Multi-disciplinary Optimizations on Flexural Behavioural Effects on Various Advanced Aerospace Materials: A validated investigation

Abstract

Generally, the importance of bending test has been employed to analyse the induction level of internal resistance of its larger face size of the test speciemens. Comparatively, stress induction is quite larger at the perpendicular face, where the bending load has been initiated its point of contact. Therefore the estimation of the location of maximum stress induction on bending test specimen must be analysed for the purpose to estimate the breaking point of test specimen, which supported a lot in the lifespan estimation of a component. In this work, three different composites are selected under the category of primary composites and thereby underwent the bending testing for the purpose of material refinement to tackle compressive load based applications. Three-Point flexural tests are conducted on the primary composites. The internal molecules bonds at peak loads are visulaized through SEM approach. Thus, the perfect inital and boundary conditions for computational strurtual analyses are found out. Ansys Workbench is an advancement tool, which is used in this work for composite generation and structural simulations.
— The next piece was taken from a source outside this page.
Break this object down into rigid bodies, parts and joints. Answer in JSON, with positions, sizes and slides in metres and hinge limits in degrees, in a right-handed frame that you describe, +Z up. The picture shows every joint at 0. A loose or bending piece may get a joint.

All the computational tests are effectively executed with the help of advanced coupling facility between different working environments. Finally, the numerical results are compared with experimental results and then suitable material is shortlsted based on high load withstand capacity. Additionally, the conventional analytical approaches are used to validate the flexural outcomes. Further, the advanced finite element analyses are expanded to advanced composites materials such as nanocomposites, shape memory alloys based composites, and sandwich composites. From the above all studies, the superior material is finalized based on the outcomes of this multi-inclusive investigations.